Dao Heng has two research teams, one for the equity products and one for the mutual fund products. Together with the relationship managers, they use the CRM system to analyze customer profile and then give recommendations. The information on file in the system includes the customer's age, sex, occupation, free assets available, and so on. They segment the customers into different types of investors. For each type, they give specific recommendations. The portfolio will be then monitored by the research team and updated regularly.

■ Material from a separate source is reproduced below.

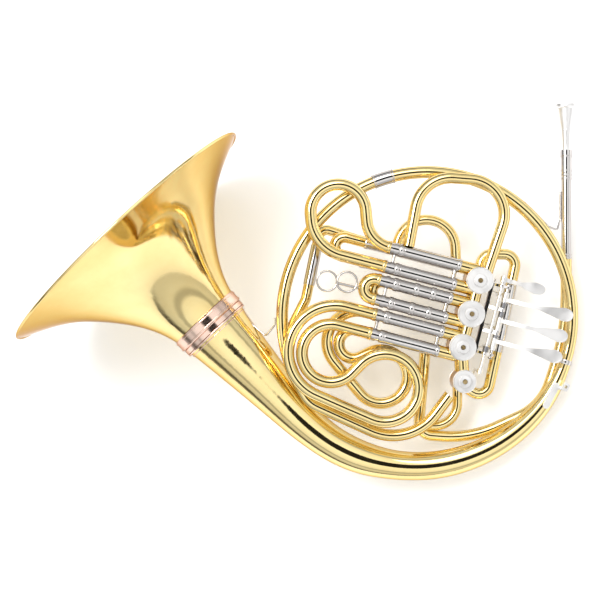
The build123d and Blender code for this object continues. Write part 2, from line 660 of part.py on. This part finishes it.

"Most companies simply do sales without support from any research operation, but in our company we expect that all our sales staff are supported by input from our in-house research team," remarks Mark Au, Head of Sales in the Wealth Management Division. "For example, in Hong Kong there are many types of monthly investment plans, but not supported by investment advice. In our company, even if a customer has only invested a couple of thousand dollars with us in a monthly savings plan, we still give him or her investment advice. Our aim is to let all our customers earn money from our investment programs."

Selection process

This kind of strategy requires specific types of professionals. "Our sales people are called 'Relationship Managers', and manage a customer's total relationship and portfolio," adds Mr Au. The company's recruitment requirements are a university degree and at least three years experience in the financial services industry. Around 30 per cent of the company's wealth management sales team are Masters-degree holders, and about 20 per cent have the qualifications of Chartered Financial Analyst (CFA) and/or Certified Financial Planner (CFP). Mr Au adds: "We employ a consulting company to do aptitude tests which are very useful for the selection process."

Mr Au explains that the relationship managers must have good face-to-face interpersonal skills, be presentable, have a good manner, and be able to manage the relationship. He says: "We expect that all of our sales teams will be qualified as fully trained financial planners within two years of joining the company. Their qualification training and Continuing Professional Training (CPT) are extensively supported and subsidized."

"We do not expect our sales teams to be able to bring in their own clients from scratch," stresses Mr Chan. "We have a reasonable size quality in-house database. With the help of CRM information, datamining technology and database marketing techniques, the business intelligence unit will identify potential clients and generate leads to support the sales teams to bring in clients."

Standardized methods

Delivering the kind of tailored and highly personalized service that Dao Heng prides itself on requires careful drilling and a uniform approach. "One of the major problems other companies may have is that each individual has his or her own individual way of selling," explains Mr Chan. "We do a very good job of standardizing our sales process according to quite a stringent procedure, with a very strict form of integrated proposal. This includes many things that the sales team has to explain to the clients, including a summary of our services offered to the client, analysis of their needs and current financial position, and an integrated product solution. We have a very disciplined sales force and a very standardized advisory team."

As part of the procedure to standardize the sales process, the company has also developed 'Wealth Optimizer' software in-house. The wealth management teams will use this software to analyze client needs and make sure that the appropriate solution is provided to them. Mr Au says: "This helps most Hong Kong people, as they are too busy to analyze their financial situation and plans in detail. We believe this software can assist them in planning their financial future."

"We want to sustain a customer-centric attitude," Mr Chan concludes. "The remuneration mix is very balanced to make sure that we provide a good mix of services, both at sales and after sales." Mr Au adds: "We have good software and good backroom teams, but we need good relationship managers who can look after the customers' interests. We have to train our people to put the customer first. Only that can make our business sustainable."